A 2025 survey conducted by KKR found that nearly half of registered investment advisors already allocate at least 10% of assets under management to private markets, while 81% expect to maintain or exceed those allocation levels within five years (KKR).
This shift reflects a broader move toward portfolio customization.
Rather than relying solely on traditional allocation models, advisors increasingly evaluate:
- Liquidity requirements
- Income needs
- Tax considerations
- Risk tolerance
- Investment time horizons
- Estate planning objectives
Alternative investments can help address these factors when integrated thoughtfully into a broader strategy.
How Investors Evaluate Alternative Opportunities
Not all alternative investments are created equal. Thorough due diligence remains one of the most important parts of the evaluation process.
Manager Experience
The quality of the investment manager can significantly influence outcomes. Investors often review:
- Historical performance
- Team experience
- Investment process
- Risk management practices
- Reporting transparency
Strong managers typically provide detailed information about how capital is deployed and how risks are monitored.
Liquidity Terms
Alternative investments frequently involve lockup periods that restrict access to capital.
Before investing, investors should understand:
- Holding periods
- Redemption policies
- Distribution schedules
- Exit strategies
Liquidity constraints may be acceptable for long-term capital but can create challenges if funds are needed unexpectedly.
Fee Structures
Fees vary widely across private investment strategies. Investors should evaluate management fees, performance incentives, acquisition costs, and other expenses to understand how fees may affect net returns.
Alignment of Interests
Many investors prefer managers who invest alongside clients. Shared financial exposure may create stronger alignment between managers and investors.
Risk Considerations Investors Should Not Ignore
Alternative investments offer potential advantages, but they also carry unique risks.
Limited Liquidity
Unlike publicly traded stocks, alternative investments may not be easily sold. Investors should be prepared for longer holding periods.
Valuation Challenges
Private assets are not priced continuously through public markets. Valuations may rely on appraisal methods, financial models, or periodic assessments.
As a result, pricing may not always reflect immediate market conditions.
Manager Selection Risk
Performance often depends heavily on the expertise of investment managers. Choosing the wrong manager can significantly affect outcomes.
Economic and Regulatory Risks
Private businesses, real estate assets, and infrastructure projects remain vulnerable to economic slowdowns, regulatory changes, and operational challenges.
Even investments with lower public-market correlation can experience losses.
Concentration Risk
Some alternative investments focus on specific sectors, industries, or geographic regions. Investors should evaluate how concentrated exposure fits within their broader portfolio.
A 2025 survey by Brown Brothers Harriman found that 79% of institutional investors and 77% of wealth investors reported geopolitical uncertainty had increased their interest in private markets (Brown Brothers Harriman). While alternatives may offer diversification benefits, geopolitical events can still affect private assets and should remain part of any risk assessment.
Conclusion
Accredited investors are looking beyond traditional portfolios for several reasons: heightened market volatility, changing stock-and-bond relationships, diversification goals, and access to a wider range of investment opportunities.

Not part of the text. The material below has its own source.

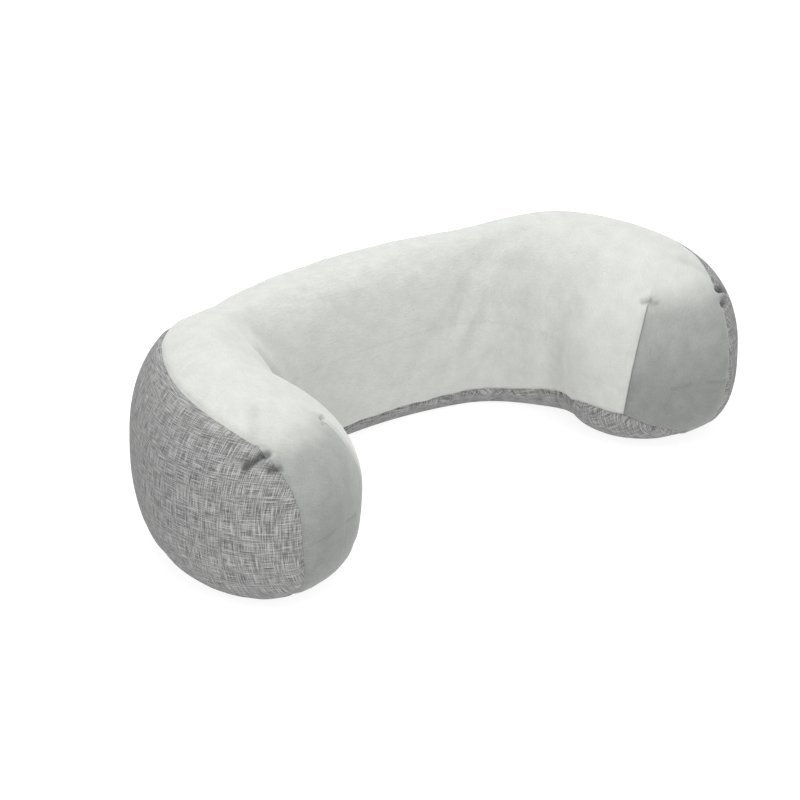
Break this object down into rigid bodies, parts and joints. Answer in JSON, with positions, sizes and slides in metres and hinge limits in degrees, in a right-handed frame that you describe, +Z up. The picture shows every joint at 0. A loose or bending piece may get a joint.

Private equity, private credit, real estate, and infrastructure have emerged as prominent options for investors seeking additional sources of return and reduced dependence on public market performance. Research from the SEC, Goldman Sachs Asset Management, Adams Street Partners, KKR, and Brown Brothers Harriman points to growing interest in private markets among both investors and advisors.
At the same time, alternative investments are not without challenges. Liquidity constraints, valuation complexities, manager selection, and economic risks require careful evaluation.
For accredited investors and financial advisors, the conversation is no longer about choosing between traditional and alternative investments. Instead, it’s about determining how different asset classes can work together to support long-term financial objectives while managing risk across changing market conditions.